Jude Bright-Davies

Personal information
- Born: 27 March 1999 (age 27)
- Education: Lincoln College, Oxford (MMath)

Sport
- Sport: Athletics
- Event: Triple jump
- Club: Thames Valley Harriers, Achilles Club
- Coached by: David Johnson (triple jumper)

Achievements and titles
- Personal bests: Triple jump: 16.28m (Loughborough, 2023)

= Jude Bright-Davies =

British triple jumper (born 1999)

Jude Bright-Davies (born 27 March 1999) is a British triple jumper. He was British Indoor champion in 2023 and represented Great Britain at the 2023 European Athletics Team Championships.

==Biography==
From Harrow, London, Bright-Davies attended Claremont High School, Kenton, and won triple jump gold at the 2015 School Games with a jump of 14.27 metres and set a personal best that year with a 14.62m jump at the England Athletics Championships.
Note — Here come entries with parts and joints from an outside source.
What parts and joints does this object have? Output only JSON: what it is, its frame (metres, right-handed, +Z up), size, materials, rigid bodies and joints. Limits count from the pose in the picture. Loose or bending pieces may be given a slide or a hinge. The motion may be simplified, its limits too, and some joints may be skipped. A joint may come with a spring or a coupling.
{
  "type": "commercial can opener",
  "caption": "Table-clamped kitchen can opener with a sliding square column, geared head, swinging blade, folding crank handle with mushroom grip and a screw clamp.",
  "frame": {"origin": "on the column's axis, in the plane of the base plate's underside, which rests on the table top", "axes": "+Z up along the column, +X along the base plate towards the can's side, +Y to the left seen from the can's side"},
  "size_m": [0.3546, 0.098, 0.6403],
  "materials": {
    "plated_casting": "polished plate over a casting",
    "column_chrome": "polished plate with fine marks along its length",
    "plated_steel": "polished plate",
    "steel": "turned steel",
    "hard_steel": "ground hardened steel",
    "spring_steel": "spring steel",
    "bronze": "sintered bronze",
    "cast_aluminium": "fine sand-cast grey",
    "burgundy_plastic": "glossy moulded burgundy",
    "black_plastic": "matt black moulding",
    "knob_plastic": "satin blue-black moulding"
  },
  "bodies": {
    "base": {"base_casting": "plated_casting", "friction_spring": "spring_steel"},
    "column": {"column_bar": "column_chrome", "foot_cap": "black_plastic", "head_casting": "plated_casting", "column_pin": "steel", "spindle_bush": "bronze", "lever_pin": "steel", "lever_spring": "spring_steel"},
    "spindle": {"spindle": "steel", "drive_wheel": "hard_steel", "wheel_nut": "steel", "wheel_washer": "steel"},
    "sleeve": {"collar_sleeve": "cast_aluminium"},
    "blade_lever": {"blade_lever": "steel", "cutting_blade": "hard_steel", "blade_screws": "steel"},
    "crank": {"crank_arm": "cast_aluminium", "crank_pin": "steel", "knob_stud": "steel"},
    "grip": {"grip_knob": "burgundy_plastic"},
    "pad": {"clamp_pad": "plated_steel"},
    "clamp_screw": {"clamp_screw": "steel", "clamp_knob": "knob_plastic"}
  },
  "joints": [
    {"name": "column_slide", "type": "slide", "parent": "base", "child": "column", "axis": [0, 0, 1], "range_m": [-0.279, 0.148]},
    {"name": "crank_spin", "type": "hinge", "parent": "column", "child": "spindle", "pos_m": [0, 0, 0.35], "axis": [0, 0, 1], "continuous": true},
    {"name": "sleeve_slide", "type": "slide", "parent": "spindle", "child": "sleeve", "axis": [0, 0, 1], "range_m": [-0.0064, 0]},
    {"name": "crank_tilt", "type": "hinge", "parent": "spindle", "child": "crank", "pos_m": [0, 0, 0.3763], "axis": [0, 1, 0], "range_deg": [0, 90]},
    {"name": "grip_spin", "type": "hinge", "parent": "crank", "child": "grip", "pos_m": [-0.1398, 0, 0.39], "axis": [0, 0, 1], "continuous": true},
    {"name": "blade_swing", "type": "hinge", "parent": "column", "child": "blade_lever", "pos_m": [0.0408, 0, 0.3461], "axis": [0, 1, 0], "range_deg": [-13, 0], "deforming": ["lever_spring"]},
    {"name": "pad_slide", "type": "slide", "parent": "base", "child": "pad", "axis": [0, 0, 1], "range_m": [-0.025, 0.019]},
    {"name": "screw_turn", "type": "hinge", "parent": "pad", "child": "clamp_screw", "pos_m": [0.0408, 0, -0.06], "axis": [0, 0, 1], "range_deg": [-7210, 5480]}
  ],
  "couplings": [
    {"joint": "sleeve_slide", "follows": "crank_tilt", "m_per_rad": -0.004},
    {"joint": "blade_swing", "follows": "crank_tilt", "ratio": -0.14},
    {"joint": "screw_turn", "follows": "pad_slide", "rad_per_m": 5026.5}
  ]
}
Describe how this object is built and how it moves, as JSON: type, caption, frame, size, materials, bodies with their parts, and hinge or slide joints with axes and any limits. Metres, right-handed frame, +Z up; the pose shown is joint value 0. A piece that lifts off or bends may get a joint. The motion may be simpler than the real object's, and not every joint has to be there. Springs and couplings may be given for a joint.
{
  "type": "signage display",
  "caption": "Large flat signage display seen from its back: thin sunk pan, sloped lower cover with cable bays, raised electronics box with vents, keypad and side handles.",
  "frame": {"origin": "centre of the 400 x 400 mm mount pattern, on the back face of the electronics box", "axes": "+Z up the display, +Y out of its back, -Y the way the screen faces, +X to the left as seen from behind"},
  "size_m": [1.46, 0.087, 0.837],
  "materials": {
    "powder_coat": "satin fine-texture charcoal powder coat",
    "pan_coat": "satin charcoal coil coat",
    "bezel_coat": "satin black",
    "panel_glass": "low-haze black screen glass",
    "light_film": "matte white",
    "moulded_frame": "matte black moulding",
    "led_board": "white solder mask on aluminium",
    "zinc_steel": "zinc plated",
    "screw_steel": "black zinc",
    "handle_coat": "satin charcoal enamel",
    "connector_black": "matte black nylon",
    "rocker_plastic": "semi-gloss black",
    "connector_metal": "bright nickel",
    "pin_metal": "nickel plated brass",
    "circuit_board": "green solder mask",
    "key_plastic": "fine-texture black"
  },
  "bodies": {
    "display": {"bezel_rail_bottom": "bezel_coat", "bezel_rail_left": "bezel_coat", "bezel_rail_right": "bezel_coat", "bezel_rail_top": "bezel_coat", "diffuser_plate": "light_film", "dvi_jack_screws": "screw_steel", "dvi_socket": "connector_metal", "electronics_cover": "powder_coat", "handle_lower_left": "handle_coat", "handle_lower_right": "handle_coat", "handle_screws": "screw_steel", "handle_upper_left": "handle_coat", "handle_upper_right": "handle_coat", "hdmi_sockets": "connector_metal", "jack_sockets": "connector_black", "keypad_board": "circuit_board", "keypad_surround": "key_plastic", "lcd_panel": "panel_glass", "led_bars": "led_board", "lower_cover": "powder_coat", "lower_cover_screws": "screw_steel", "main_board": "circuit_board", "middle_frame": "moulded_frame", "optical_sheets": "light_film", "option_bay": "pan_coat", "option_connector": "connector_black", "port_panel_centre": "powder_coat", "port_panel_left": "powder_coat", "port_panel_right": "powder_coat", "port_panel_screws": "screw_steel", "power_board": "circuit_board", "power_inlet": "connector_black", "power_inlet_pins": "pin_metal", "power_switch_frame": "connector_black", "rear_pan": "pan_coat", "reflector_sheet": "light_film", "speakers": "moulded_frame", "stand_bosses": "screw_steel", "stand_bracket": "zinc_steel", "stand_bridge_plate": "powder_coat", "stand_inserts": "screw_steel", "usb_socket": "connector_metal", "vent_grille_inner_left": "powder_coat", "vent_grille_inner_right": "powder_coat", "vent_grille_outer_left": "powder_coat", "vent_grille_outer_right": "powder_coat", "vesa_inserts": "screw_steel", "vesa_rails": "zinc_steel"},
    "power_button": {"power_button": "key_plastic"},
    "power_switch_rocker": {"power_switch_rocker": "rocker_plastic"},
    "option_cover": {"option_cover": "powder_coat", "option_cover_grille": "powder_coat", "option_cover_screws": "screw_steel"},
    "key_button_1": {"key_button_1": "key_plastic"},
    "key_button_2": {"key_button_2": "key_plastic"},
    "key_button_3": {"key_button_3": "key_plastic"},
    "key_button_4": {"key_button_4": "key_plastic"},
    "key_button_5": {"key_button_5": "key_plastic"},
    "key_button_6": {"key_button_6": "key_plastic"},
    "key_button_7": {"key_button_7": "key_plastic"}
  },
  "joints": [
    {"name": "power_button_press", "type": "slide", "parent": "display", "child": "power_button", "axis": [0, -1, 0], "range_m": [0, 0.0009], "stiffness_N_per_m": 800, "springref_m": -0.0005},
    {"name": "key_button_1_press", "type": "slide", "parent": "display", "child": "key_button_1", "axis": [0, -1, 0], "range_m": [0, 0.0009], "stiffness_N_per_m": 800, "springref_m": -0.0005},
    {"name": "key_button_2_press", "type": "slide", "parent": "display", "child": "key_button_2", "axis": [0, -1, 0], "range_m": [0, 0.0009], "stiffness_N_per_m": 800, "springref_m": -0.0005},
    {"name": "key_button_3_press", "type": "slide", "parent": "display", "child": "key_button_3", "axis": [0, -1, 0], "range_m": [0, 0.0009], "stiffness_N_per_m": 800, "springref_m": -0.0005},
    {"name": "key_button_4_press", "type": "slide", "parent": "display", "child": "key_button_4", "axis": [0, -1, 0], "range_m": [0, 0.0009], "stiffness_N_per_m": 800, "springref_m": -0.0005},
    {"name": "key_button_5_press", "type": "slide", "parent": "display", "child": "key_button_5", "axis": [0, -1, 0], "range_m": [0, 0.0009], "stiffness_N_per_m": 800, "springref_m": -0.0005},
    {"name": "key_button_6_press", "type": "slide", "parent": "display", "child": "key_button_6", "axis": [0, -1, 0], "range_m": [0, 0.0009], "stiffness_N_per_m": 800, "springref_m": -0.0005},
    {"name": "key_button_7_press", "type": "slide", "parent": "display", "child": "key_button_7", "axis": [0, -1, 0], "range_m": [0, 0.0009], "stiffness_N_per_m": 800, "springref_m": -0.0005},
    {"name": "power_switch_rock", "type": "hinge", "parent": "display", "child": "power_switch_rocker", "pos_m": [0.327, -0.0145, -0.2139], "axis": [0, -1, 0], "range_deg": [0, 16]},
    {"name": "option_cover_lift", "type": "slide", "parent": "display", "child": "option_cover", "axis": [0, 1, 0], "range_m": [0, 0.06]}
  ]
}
A member of Thames Valley Harriers, Bright-Davies set a new personal best of 16.18 metres in Loughborough in May 2022. He was runner-up at the 2022 British Athletics Championships. He became British indoor champion at the 2023 British Indoor Athletics Championships in 2023. That year, he placed fifth competing for Great Britain at the 2023 European Athletics Team Championships First Division in Poland. Having improved his personal best to 16.23 metres, he jumped a wind-assisted 16.50 metres to win the 2023 England Championships. He placed second in the triple jump at the 2023 British Athletics Championships but finished the year ranked number one in the UK for the event.

In August 2025, he won a share of the silver medal behind Archie Yeo at the 2025 UK Athletics Championships. In 2026, he placed second behind Tito Odunaike at the 2026 British Indoor Athletics Championships in Birmingham on 14 February. He placed placed second behind Daniel Falode at the 2026 UK Athletics Championships in Birmingham on 21 June. Having been leading the competition with 15.72 metres, he was pushed into second place as Falode won the title with his final round jump.